** Start **

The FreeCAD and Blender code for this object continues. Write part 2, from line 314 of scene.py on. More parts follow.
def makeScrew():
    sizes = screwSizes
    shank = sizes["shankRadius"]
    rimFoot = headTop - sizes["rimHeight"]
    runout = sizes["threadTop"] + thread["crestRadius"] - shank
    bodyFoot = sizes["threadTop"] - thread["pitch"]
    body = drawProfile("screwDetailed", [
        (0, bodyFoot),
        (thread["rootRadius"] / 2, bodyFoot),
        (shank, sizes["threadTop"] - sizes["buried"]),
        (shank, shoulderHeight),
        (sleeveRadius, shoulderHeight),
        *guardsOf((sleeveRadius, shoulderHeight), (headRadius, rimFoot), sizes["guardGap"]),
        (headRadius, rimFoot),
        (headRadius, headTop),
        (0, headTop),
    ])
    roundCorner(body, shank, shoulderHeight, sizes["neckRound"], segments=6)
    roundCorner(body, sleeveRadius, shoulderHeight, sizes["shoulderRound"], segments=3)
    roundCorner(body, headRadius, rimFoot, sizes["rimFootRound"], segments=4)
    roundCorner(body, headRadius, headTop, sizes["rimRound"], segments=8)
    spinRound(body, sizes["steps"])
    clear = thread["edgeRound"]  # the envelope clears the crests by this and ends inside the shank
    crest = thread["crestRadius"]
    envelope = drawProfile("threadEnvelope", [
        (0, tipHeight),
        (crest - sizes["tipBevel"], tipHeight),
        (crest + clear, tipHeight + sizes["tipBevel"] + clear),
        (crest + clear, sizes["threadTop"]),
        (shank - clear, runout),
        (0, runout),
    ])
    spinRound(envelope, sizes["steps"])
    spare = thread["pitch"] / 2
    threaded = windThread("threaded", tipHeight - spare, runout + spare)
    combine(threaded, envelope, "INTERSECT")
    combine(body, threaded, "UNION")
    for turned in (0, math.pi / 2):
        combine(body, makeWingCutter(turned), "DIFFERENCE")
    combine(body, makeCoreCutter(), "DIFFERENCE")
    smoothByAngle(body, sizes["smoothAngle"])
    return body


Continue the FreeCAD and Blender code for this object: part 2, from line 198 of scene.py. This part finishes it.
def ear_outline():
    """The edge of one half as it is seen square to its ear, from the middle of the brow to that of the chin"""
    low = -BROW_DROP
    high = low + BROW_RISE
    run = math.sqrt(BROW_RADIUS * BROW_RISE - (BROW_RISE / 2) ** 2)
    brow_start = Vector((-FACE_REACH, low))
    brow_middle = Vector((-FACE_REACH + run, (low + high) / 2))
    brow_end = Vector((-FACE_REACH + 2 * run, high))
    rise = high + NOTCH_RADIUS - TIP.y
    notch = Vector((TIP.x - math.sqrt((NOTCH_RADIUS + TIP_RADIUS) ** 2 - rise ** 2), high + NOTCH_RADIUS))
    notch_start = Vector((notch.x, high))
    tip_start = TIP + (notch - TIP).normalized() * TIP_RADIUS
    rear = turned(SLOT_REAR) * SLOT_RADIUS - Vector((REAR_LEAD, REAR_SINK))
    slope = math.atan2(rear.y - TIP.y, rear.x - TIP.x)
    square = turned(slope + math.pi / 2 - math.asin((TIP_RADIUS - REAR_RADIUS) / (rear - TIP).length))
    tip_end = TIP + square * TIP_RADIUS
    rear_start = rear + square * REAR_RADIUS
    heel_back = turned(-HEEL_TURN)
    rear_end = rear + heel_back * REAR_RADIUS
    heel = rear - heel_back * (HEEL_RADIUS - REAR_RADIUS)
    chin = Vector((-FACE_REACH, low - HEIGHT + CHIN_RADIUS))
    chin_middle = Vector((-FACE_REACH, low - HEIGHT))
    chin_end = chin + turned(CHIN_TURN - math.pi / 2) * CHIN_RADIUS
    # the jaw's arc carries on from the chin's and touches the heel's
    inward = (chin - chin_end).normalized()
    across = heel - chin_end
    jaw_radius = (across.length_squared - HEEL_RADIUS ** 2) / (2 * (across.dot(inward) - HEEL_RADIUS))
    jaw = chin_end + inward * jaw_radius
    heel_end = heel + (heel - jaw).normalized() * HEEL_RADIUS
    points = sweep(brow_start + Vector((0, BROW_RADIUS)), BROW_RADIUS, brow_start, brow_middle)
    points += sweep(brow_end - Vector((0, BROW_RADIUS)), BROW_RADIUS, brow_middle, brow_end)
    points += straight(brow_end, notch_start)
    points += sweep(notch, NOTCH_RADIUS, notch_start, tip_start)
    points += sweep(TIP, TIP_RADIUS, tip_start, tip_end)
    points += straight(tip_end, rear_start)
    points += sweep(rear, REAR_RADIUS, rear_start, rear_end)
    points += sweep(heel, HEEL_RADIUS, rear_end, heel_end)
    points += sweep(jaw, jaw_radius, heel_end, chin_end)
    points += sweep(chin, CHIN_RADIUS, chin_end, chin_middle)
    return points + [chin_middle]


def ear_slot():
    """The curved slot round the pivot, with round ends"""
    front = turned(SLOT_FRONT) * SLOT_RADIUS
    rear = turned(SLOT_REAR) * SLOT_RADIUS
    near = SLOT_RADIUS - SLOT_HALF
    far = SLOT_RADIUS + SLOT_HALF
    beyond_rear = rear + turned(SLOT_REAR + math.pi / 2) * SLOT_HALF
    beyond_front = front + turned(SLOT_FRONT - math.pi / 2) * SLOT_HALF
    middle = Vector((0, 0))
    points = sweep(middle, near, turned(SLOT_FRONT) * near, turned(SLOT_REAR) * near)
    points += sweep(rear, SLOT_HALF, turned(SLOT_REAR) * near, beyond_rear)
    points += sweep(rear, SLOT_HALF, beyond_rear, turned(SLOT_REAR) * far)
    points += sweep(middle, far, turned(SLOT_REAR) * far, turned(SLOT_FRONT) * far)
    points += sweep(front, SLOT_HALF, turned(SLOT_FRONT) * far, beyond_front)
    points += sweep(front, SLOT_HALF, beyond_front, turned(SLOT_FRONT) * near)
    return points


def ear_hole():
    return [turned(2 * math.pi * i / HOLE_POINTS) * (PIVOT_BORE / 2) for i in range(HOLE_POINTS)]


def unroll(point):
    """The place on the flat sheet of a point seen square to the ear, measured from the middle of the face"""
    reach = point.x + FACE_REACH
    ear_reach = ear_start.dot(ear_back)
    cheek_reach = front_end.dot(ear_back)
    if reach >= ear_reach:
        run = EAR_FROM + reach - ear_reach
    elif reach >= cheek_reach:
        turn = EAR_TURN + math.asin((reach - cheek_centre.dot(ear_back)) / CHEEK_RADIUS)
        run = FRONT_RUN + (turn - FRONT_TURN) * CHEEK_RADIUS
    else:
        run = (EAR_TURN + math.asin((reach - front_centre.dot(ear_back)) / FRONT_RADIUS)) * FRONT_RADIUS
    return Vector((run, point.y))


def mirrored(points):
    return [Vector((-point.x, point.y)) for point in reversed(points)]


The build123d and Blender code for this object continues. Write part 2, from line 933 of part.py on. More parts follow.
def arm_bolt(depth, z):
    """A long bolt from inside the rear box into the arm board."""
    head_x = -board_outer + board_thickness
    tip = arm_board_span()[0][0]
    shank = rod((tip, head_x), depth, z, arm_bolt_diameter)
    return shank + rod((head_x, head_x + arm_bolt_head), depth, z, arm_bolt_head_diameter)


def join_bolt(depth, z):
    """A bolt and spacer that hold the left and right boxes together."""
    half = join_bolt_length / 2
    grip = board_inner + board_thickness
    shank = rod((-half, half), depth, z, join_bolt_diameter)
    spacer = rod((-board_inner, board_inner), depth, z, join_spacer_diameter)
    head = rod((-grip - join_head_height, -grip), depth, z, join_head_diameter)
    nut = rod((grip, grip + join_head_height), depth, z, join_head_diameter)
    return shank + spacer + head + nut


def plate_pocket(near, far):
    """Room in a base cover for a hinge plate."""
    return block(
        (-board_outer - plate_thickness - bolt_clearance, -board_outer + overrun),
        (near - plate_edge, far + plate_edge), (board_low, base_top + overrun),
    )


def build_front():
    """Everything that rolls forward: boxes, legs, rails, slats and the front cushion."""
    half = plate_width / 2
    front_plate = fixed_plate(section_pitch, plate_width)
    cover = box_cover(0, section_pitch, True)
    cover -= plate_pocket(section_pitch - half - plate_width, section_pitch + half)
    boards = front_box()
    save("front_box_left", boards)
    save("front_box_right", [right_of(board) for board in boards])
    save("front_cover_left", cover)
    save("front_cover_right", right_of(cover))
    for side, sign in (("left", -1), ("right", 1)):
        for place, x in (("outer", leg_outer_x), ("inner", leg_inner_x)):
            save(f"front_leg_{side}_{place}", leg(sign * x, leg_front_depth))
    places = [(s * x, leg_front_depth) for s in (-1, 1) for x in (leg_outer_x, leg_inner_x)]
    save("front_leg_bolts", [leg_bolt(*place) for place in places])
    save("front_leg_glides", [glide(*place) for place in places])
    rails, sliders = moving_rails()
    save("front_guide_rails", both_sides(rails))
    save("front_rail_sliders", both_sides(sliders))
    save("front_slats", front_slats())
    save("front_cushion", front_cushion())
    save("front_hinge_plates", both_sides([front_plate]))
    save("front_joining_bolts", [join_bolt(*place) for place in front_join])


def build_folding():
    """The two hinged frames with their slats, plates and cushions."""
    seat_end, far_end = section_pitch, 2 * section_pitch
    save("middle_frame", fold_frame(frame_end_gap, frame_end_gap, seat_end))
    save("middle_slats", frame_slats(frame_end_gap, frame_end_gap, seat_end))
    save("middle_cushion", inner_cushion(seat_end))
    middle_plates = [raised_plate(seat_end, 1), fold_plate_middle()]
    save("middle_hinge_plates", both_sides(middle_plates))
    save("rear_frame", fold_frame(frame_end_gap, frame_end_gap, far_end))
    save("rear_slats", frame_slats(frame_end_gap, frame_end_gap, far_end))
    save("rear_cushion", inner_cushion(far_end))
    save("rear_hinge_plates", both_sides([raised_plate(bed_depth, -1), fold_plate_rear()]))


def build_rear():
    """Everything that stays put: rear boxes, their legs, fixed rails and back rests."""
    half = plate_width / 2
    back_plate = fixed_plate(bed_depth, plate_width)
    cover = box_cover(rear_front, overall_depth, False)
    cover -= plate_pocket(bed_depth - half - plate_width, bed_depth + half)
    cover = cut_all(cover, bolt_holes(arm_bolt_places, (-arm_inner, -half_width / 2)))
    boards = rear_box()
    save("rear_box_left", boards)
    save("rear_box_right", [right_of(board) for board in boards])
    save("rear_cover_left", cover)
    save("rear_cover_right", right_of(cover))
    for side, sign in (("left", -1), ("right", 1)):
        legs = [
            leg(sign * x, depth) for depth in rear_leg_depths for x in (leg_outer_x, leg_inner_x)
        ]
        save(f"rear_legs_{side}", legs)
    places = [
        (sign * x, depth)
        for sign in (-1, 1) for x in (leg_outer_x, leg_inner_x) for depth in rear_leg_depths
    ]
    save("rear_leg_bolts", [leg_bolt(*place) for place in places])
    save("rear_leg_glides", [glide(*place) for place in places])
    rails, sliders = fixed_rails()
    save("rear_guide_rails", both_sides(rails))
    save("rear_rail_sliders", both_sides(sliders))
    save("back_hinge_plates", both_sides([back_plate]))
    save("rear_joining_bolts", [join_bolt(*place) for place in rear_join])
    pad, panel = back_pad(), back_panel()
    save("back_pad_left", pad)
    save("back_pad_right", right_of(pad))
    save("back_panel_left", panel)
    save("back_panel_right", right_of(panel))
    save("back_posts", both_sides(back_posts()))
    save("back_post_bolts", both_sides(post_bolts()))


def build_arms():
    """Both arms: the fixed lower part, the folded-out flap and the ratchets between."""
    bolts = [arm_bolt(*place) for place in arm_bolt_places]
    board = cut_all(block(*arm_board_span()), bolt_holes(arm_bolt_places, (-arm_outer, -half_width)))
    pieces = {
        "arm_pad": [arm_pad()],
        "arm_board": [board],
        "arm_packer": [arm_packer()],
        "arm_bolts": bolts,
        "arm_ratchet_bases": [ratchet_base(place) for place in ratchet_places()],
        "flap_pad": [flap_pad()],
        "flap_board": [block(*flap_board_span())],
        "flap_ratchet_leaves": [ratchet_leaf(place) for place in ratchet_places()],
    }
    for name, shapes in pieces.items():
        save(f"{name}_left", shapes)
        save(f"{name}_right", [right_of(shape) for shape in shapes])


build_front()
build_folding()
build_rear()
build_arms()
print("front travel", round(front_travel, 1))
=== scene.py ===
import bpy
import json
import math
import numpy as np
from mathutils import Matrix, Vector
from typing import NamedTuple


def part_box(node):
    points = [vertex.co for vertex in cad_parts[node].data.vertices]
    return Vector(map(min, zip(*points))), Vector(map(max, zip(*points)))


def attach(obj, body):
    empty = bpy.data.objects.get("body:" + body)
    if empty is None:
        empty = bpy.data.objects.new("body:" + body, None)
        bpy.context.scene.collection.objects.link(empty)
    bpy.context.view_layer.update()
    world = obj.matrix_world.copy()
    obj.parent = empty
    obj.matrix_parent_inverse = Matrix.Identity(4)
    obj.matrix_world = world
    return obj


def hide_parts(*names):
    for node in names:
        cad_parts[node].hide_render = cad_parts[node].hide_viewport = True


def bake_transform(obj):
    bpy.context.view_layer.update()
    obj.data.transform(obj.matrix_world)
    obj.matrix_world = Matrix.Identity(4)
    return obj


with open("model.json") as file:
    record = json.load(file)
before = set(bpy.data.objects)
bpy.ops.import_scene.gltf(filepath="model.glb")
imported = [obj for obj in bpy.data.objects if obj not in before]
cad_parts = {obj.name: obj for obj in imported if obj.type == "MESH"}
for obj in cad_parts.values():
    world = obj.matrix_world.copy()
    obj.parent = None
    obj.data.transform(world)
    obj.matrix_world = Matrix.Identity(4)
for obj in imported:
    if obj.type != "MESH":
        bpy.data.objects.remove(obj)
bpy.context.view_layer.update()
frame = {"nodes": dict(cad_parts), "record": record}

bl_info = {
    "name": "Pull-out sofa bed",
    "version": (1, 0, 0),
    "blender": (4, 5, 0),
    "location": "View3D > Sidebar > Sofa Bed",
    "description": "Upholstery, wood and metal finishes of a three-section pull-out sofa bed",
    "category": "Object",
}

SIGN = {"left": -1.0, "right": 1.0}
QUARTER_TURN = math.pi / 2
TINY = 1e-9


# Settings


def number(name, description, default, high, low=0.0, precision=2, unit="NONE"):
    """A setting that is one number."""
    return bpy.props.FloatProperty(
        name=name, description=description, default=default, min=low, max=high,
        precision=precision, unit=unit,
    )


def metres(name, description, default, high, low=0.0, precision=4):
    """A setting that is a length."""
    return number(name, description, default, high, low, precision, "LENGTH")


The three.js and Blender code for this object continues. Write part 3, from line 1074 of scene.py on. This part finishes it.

** End **

(Objective)
Copy each line above containing the string "three".

(Finished answer)
    "description": "Upholstery, wood and metal finishes of a three-section pull-out sofa bed",
The three.js and Blender code for this object continues. Write part 3, from line 1074 of scene.py on. This part finishes it.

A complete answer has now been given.